═══ Records provided ═══

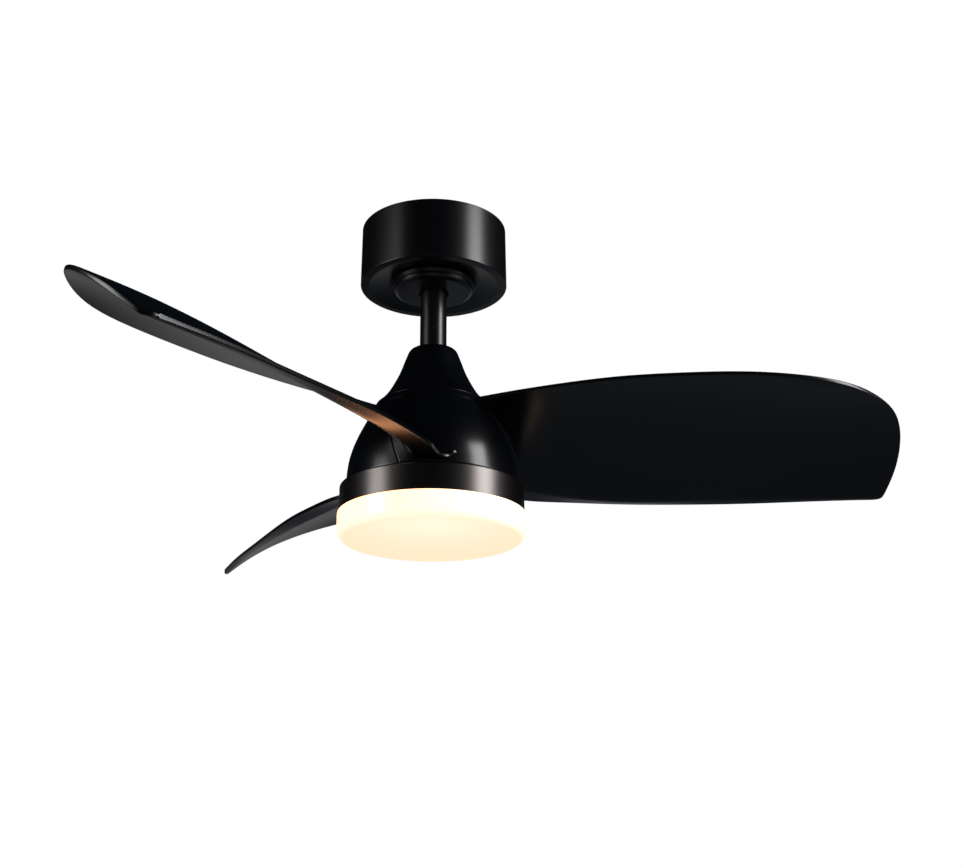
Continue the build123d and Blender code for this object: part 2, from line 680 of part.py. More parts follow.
# One moulding: the blade, its third of the dome and the screw posts inside. The joint between two
# mouldings drops straight down below the next blade and runs along that blade's underside.
SEAM_CUT = 0.12  # degrees, half of the joint's gap
BLADE_PITCH = 360.0 / BLADES
SEAM_BESIDE = BLADE_PITCH + ROOT_ANGLE
next_under = under_space.part.moved(Location((0, 0, -GAP))).rotate(Axis.Z, BLADE_PITCH)
with BuildPart() as blade:
    add(blade_loft.part)
    add(dome_wedge(ROOT_INSIDE_ANGLE, SEAM_ANGLE + SEAM_CUT) - under_space.part)
    add(dome_wedge(SEAM_ANGLE + SEAM_CUT, SEAM_BESIDE))
    add(dome_wedge(SEAM_BESIDE, BLADE_PITCH + SEAM_ANGLE - SEAM_CUT) & next_under)
    add(dome_room.part, mode=Mode.SUBTRACT)
    for angle in (20, 60, 100):
        with Locations(Location((0, 0, FLANGE_Z), (0, 0, angle))):
            with Locations((STUD_R, 0, 0)):
                Cylinder(4.2, 12.5, align=BOTTOM)
                Box(79.8 - STUD_R, 2.6, 12.5, align=(Align.MIN, Align.CENTER, Align.MIN))
                Cylinder(1.65, 11, align=BOTTOM, mode=Mode.SUBTRACT)

for number in range(BLADES):
    moulding = blade.part.rotate(Axis.Z, BLADE_AZIMUTH + BLADE_PITCH * number)
    moulding.label = "blade_" + str(number + 1)
    export_step(moulding, "parts/" + moulding.label + ".step")

with BuildPart() as blade_screws:
    pan_screws(ring_places(STUD_R, 3 * BLADES, BLADE_AZIMUTH + 20), FLANGE_BOTTOM_Z, 13.0, 1.6, 3.6, 2.4)
blade_screws.part.label = "blade_screws"
export_step(blade_screws.part, "parts/blade_screws.step")

# ------------------------------------------------------------------ light

# Metal ring round the light, with a flange at the top and three pegs inside for the diffuser. Each
# peg has a stop at one end.
PEGS = 3
with BuildPart() as light_ring:
    revolve(
        outline(
            (80.0, RING_TOP_Z),
            (RING_R, RING_TOP_Z),
            (RING_R, RING_BOTTOM_Z),
            (RING_R - RING_SHEET, RING_BOTTOM_Z),
            (RING_R - RING_SHEET, RING_TOP_Z - RING_SHEET),
            (80.0, RING_TOP_Z - RING_SHEET),
        ),
        axis=Axis.Z,
    )
    fillet(light_ring.edges().filter_by(GeomType.CIRCLE).group_by(Axis.Z)[-1].sort_by(SortBy.RADIUS)[-1], 1.2)
    peg = tube(RING_R - 1, 86.0, PEG_Z, PEG_Z - 2)
    stop = tube(RING_R - 1, 86.0, PEG_Z + 3, PEG_Z - 2)
    for number in range(PEGS):
        turn = 360 / PEGS * number
        add(revolve(peg, axis=Axis.Z, revolution_arc=10, mode=Mode.PRIVATE).rotate(Axis.Z, turn - 5))
        add(revolve(stop, axis=Axis.Z, revolution_arc=1.6, mode=Mode.PRIVATE).rotate(Axis.Z, turn - 6.6))
    with Locations(*[(x, y, RING_TOP_Z) for x, y in ring_places(83.5, 3, 60)]):
        Cylinder(1.65, 8, mode=Mode.SUBTRACT)
light_ring.part.label = "light_ring"
export_step(light_ring.part, "parts/light_ring.step")

# Steel pan that hangs the light on the shaft.
PAN_T = 1.5
PAN_BOTTOM_Z = PAN_Z - PAN_T
STANDOFF_R = 62.0
with BuildPart() as light_pan:
    revolve(tube(87.2, SHAFT_R + FIT, PAN_Z, PAN_BOTTOM_Z), axis=Axis.Z)
    with Locations(*[(x, y, PAN_Z) for x, y in ring_places(83.5, 3, 60)]):
        Cylinder(2.0, 8, mode=Mode.SUBTRACT)
light_pan.part.label = "light_pan"
export_step(light_pan.part, "parts/light_pan.step")

with BuildPart() as shaft_nuts:
    for height in (PAN_Z, PAN_BOTTOM_Z - 4.5):
        with BuildSketch(Plane.XY.offset(height)):
            RegularPolygon(14, 6)
            Circle(SHAFT_R + FIT, mode=Mode.SUBTRACT)
        extrude(amount=4.5)
shaft_nuts.part.label = "shaft_nuts"
export_step(shaft_nuts.part, "parts/shaft_nuts.step")

with BuildPart() as pan_screws_group:
    pan_screws(ring_places(83.5, 3, 60), PAN_BOTTOM_Z, 2.8, 1.6, 3.2, 2.0)
pan_screws_group.part.label = "pan_screws"
export_step(pan_screws_group.part, "parts/pan_screws.step")

# Three hexagonal standoffs between the pan and the light board.
with BuildPart() as led_standoffs:
    with BuildSketch(Plane.XY.offset(PAN_BOTTOM_Z)):
        with Locations(*ring_places(STANDOFF_R, 3, 90)):
            RegularPolygon(3.4, 6)
    extrude(amount=BOARD_Z - PAN_BOTTOM_Z)
    with Locations(*[(x, y, BOARD_Z) for x, y in ring_places(STANDOFF_R, 3, 90)]):
        Cylinder(1.3, 12, mode=Mode.SUBTRACT)
led_standoffs.part.label = "led_standoffs"
export_step(led_standoffs.part, "parts/led_standoffs.step")

# Light board: an aluminium disc with rings of small light-emitting chips on its underside.
BOARD_T = 1.6
CHIP_RINGS = ((28.0, 12), (46.0, 20), (70.0, 30))
with BuildPart() as led_board:
    revolve(tube(76.0, 12.0, BOARD_Z, BOARD_Z - BOARD_T), axis=Axis.Z)
    with Locations(*[(x, y, BOARD_Z) for x, y in ring_places(STANDOFF_R, 3, 90)]):
        Cylinder(1.6, 8, mode=Mode.SUBTRACT)
led_board.part.label = "led_board"
export_step(led_board.part, "parts/led_board.step")

with BuildPart() as led_screws:
    pan_screws(ring_places(STANDOFF_R, 3, 90), BOARD_Z - BOARD_T, 6.5, 1.25, 2.8, 1.7)
led_screws.part.label = "led_screws"
export_step(led_screws.part, "parts/led_screws.step")

with BuildPart() as led_chips:
    for radius, count in CHIP_RINGS:
        with PolarLocations(radius, count):
            with Locations((0, 0, BOARD_Z - BOARD_T)):
                Box(2.8, 3.5, 0.9, align=TOP)
led_chips.part.label = "led_chips"
export_step(led_chips.part, "parts/led_chips.step")

with BuildPart() as led_driver:
    with Locations((0, -38, PAN_BOTTOM_Z)):
        Box(66, 30, 14, align=TOP)
    fillet(led_driver.edges().filter_by(Axis.Z), 2.5)
led_driver.part.label = "led_driver"
export_step(led_driver.part, "parts/led_driver.step")

# Leads for the motor and the light: down the rod beside its pins, then into the hollow shaft.
LEAD_R = 0.8
LEAD_TOP_Z = -23.0
LEAD_BEND_TOP_Z = -157.0
LEAD_BEND_BOTTOM_Z = -173.0
with BuildPart() as rod_leads:
    for rod_x, shaft_x, shaft_y in ((-3.6, -1.2, 1.2), (-1.2, -1.2, -1.2), (1.2, 1.2, -1.2), (3.6, 1.2, 1.2)):
        with BuildLine() as route:
            FilletPolyline(
                (rod_x, 6.2, LEAD_TOP_Z),
                (rod_x, 6.2, LEAD_BEND_TOP_Z),
                (shaft_x, shaft_y, LEAD_BEND_BOTTOM_Z),
                (shaft_x, shaft_y, SHAFT_BOTTOM_Z - 2),
                radius=30,
            )
        with BuildSketch(Plane.XY.offset(LEAD_TOP_Z)):
            with Locations((rod_x, 6.2)):
                Circle(LEAD_R)
        sweep(path=route.wires()[0])
rod_leads.part.label = "rod_leads"
export_step(rod_leads.part, "parts/rod_leads.step")

# Opal diffuser: a shallow drum with a rounded lower edge, a narrower neck inside the ring and
# three lugs that ride over the ring's pegs.
NECK_R = 85.6
NECK_TOP_Z = -293.0
SHOULDER_Z = RING_BOTTOM_Z - GAP
DIFFUSER_EDGE_R = 8.0
with BuildPart() as diffuser:
    with BuildSketch(Plane.XZ):
        with BuildLine():
            Polyline(
                (0, DIFFUSER_BOTTOM_Z),
                (DIFFUSER_R, DIFFUSER_BOTTOM_Z),
                (DIFFUSER_R, SHOULDER_Z),
                (NECK_R, SHOULDER_Z),
                (NECK_R, NECK_TOP_Z),
                (NECK_R - 1.8, NECK_TOP_Z),
                (NECK_R - 1.8, SHOULDER_Z - DIFFUSER_WALL),
                (DIFFUSER_R - DIFFUSER_WALL, SHOULDER_Z - DIFFUSER_WALL),
                (DIFFUSER_R - DIFFUSER_WALL, DIFFUSER_BOTTOM_Z + DIFFUSER_WALL),
                (0, DIFFUSER_BOTTOM_Z + DIFFUSER_WALL),
                close=True,
            )
        make_face()
        for depth in (0, DIFFUSER_WALL):
            corner = (DIFFUSER_R - depth, DIFFUSER_BOTTOM_Z + depth, 0)
            fillet(vertices().sort_by_distance(corner)[0], DIFFUSER_EDGE_R - depth)
    revolve(axis=Axis.Z)
    lug = tube(87.3, NECK_R - 0.5, PEG_Z + 2.5, PEG_Z + GAP)
    for number in range(PEGS):
        turn = 360 / PEGS * number
        add(revolve(lug, axis=Axis.Z, revolution_arc=10, mode=Mode.PRIVATE).rotate(Axis.Z, turn - 4.6))
diffuser.part.label = "diffuser"
export_step(diffuser.part, "parts/diffuser.step")
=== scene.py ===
import bmesh
import bpy
import numpy as np
from mathutils import Matrix


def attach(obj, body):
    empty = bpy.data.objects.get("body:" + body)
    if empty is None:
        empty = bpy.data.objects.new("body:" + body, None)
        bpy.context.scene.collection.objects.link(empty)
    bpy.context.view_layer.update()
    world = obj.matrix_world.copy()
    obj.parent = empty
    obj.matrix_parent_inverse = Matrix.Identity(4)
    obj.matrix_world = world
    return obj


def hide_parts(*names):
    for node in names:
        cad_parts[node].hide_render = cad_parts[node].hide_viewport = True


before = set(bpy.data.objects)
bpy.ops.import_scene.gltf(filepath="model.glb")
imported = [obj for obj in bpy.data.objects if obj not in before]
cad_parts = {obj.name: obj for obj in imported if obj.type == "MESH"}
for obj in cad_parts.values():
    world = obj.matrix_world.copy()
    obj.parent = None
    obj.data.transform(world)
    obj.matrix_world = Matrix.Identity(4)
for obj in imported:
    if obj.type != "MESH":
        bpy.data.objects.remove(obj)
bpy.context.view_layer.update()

# ---------------------------------------------------------------- camera and studio
# The camera stands 1.28 m in front of the fan and 0.66 m below the ceiling, and looks up at it. Upright
# softboxes on both sides draw the long highlights on the black finishes; the floor is plain and pale.
camera = bpy.data.objects.new("camera", bpy.data.cameras.new("camera"))
camera.data.sensor_fit = "HORIZONTAL"
camera.data.sensor_width = 36.0
camera.data.lens = 51.44
CAMERA_AT = (0.0, -1.2795, -0.6607)
LOOK_UP, LOOK_RIGHT, LEAN = 0.332, 0.038, -0.004  # radians
camera.matrix_world = (
    Matrix.Translation(CAMERA_AT)
    @ Matrix.Rotation(-LOOK_RIGHT, 4, "Z")
    @ Matrix.Rotation(np.pi / 2 + LOOK_UP, 4, "X")
    @ Matrix.Rotation(LEAN, 4, "Z")
)
bpy.context.scene.collection.objects.link(camera)
bpy.context.scene.camera = camera
bpy.context.scene.view_settings.view_transform = "Standard"


class Tone:
    """One output of a finish's nodes. Arithmetic on it adds Math nodes; node() adds any other node."""

    def __init__(self, tree, socket=None):
        self.tree, self.socket = tree, socket

    def node(self, kind, settings=(), sockets=(), out=0):
        """Adds a node, its settings first and then the values or links of its sockets."""
        made = self.tree.nodes.new(kind)
        for name, value in dict(settings).items():
            setattr(made, name, value)
        for name, value in dict(sockets).items():
            if isinstance(value, Tone):
                self.tree.links.new(value.socket, made.inputs[name])
            else:
                made.inputs[name].default_value = value
        return Tone(self.tree, made.outputs[out] if len(made.outputs) else None)

    def sum_of(self, operation, *values):
        """One Math node on the values."""
        return self.node("ShaderNodeMath", {"operation": operation}, enumerate(values))

    def __add__(self, other):
        return self.sum_of("ADD", self, other)

    def __mul__(self, other):
        return self.sum_of("MULTIPLY", self, other)

    def __rsub__(self, other):
        return self.sum_of("SUBTRACT", other, self)

    __radd__, __rmul__ = __add__, __mul__

    def between(self, low, high):
        """0 below low, 1 above high, eased in between."""
        ends = {"Value": self, "From Min": low, "From Max": high}
        return self.node("ShaderNodeMapRange", {"interpolation_type": "SMOOTHSTEP"}, ends)

    def blend(self, first, second):
        """Colour mix: the first colour where this tone is 0, the second where it is 1."""
        return self.node("ShaderNodeMix", {"data_type": "RGBA"}, {0: self, 6: first, 7: second}, out=2)


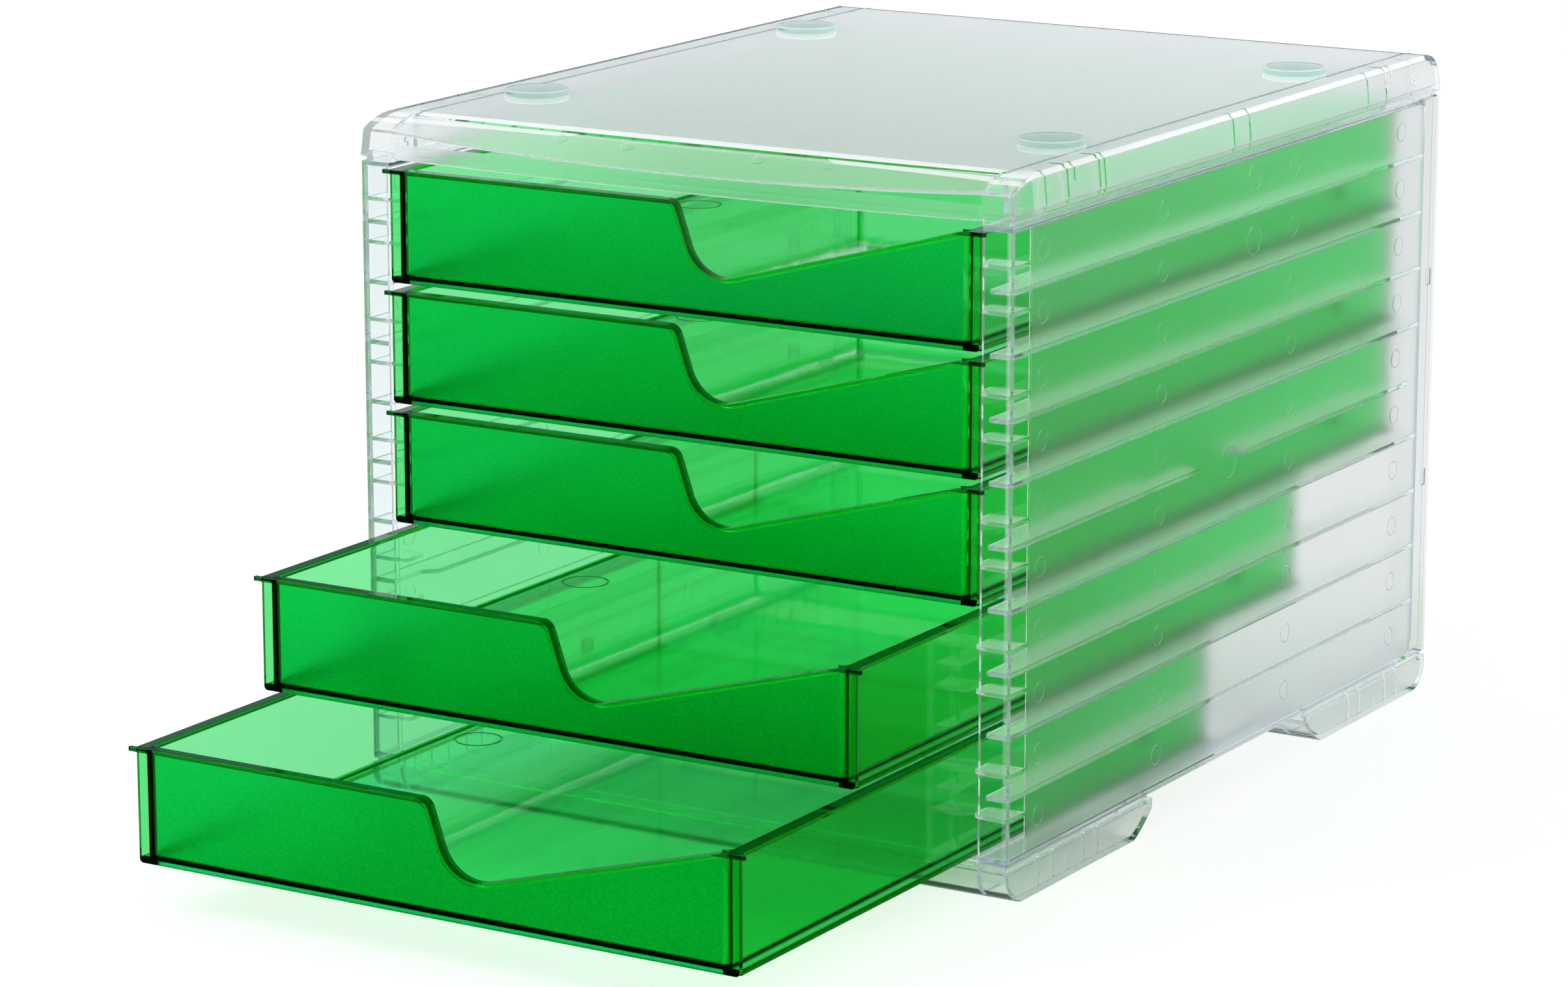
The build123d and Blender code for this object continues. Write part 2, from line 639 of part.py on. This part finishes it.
def stacking_pads():
    """Four round pads that carry a second box."""
    pad = Pos(0, 0, -COVER_PLATE / 2) * Cylinder(PAD_RADIUS, PAD_HEIGHT + COVER_PLATE / 2,
                                                 align=(Align.CENTER, Align.CENTER, Align.MIN))
    pad = fillet(pad.edges().group_by(Axis.Z)[-1], PAD_ROUND)
    made = []
    for x in (PAD_INSET - HALF_WIDTH, HALF_WIDTH - PAD_INSET):
        for y in (PAD_FRONT_Y, HOUSING_DEPTH - PAD_FROM_REAR):
            made.append(Pos(x, y, COVER_TOP) * pad)
    return made


def top_cover():
    """Plate, side aprons, sloped front, caps, braces and stacking pads in one moulding."""
    outside = upright(cover_section(0, COVER_TOP, COVER_SIDE_ROUND), 0, HOUSING_DEPTH)
    outside = outside & sideways(cover_profile(0, COVER_TOP), -HALF_WIDTH, HALF_WIDTH)
    outside = outside - slope_wedge(0, 0)
    inside = upright(cover_section(COVER_WALL, COVER_UNDER, COVER_INSIDE_ROUND), 0, HOUSING_DEPTH)
    inside = inside & sideways(cover_profile(COVER_WALL, COVER_UNDER), -HALF_WIDTH, HALF_WIDTH)
    inside = inside - slope_wedge(0, SLOPE_WALL)
    cover = outside - inside
    cover = cover + fascia_apron() + register_ring()
    cover = cover + block(-INNER_WALL_X, INNER_WALL_X, HEAD_RIB_Y - HEAD_RIB / 2, HEAD_RIB_Y + HEAD_RIB / 2,
                          COVER_UNDER - HEAD_RIB_DEPTH, COVER_UNDER + COVER_PLATE / 2)
    for brace in cover_braces():
        for piece in both_sides(brace):
            cover = cover + piece
    for pad in stacking_pads():
        cover = cover + pad
    for dot in dimples():
        cover = cover - dot
    return cover


# Back panel

def back_panel():
    """Flat tray between the side panels' rear strips, open towards the front."""
    half = WALL_INNER - FIT_GAP
    outside = block(-half, half, TRAY_DEPTH, HOUSING_DEPTH, BASE_HEIGHT, PANEL_TOP)
    outside = fillet(outside.faces().sort_by(Axis.Y)[-1].edges(), BACK_EDGE_ROUND)
    inside = block(BACK_WALL - half, half - BACK_WALL, TRAY_DEPTH, HOUSING_DEPTH - BACK_WALL,
                   BASE_HEIGHT + BACK_WALL, PANEL_TOP - BACK_WALL)
    panel = outside - inside
    for snap in snaps(0):
        for piece in both_sides(snap):
            panel = panel + piece
    return panel


def write(name, piece):
    """Moves a finished piece into the shared frame and writes its file."""
    export_step(Pos(0, -HOUSING_DEPTH / 2, 0) * piece, f"parts/{name}.step")


os.makedirs("parts", exist_ok=True)
right = side_panel()
write("side_panel_right", right)
write("side_panel_left", mirrored(right))
write("base_frame", base_frame())
write("top_cover", top_cover())
write("back_panel", back_panel())
moulding = drawer()
for number in range(1, DRAWER_COUNT + 1):
    pulled = PULLED_OUT.get(number, 0)
    write(f"drawer_{number}", Pos(0, -pulled, drawer_bottom(number)) * moulding)
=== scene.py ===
from math import pi

import bpy
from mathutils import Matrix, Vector

# Looks of the drawer box: clear and translucent green plastic on a plain pale floor.
# Everything is in metres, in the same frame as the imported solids.

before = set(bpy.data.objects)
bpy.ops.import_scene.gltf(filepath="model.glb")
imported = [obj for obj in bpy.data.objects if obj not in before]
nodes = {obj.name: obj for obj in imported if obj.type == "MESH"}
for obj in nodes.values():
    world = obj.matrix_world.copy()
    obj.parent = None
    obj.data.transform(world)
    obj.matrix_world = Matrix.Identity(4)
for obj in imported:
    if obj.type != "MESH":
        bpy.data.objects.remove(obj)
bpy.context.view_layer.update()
DRAWERS = [f"drawer_{number}" for number in range(1, 6)]
HOUSING = ["base_frame", "side_panel_left", "side_panel_right", "back_panel", "top_cover"]
WHITE = (1, 1, 1, 1)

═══

_Your task_
Within the material above, extract exactly the lines that start at the line containing "turn - 4.6))" and stop after the line containing "obj.matrix_parent_inverse = Matrix.Identity(4)", and only those.

_Solution for this problem_
        add(revolve(lug, axis=Axis.Z, revolution_arc=10, mode=Mode.PRIVATE).rotate(Axis.Z, turn - 4.6))
diffuser.part.label = "diffuser"
export_step(diffuser.part, "parts/diffuser.step")
=== scene.py ===
import bmesh
import bpy
import numpy as np
from mathutils import Matrix


def attach(obj, body):
    empty = bpy.data.objects.get("body:" + body)
    if empty is None:
        empty = bpy.data.objects.new("body:" + body, None)
        bpy.context.scene.collection.objects.link(empty)
    bpy.context.view_layer.update()
    world = obj.matrix_world.copy()
    obj.parent = empty
    obj.matrix_parent_inverse = Matrix.Identity(4)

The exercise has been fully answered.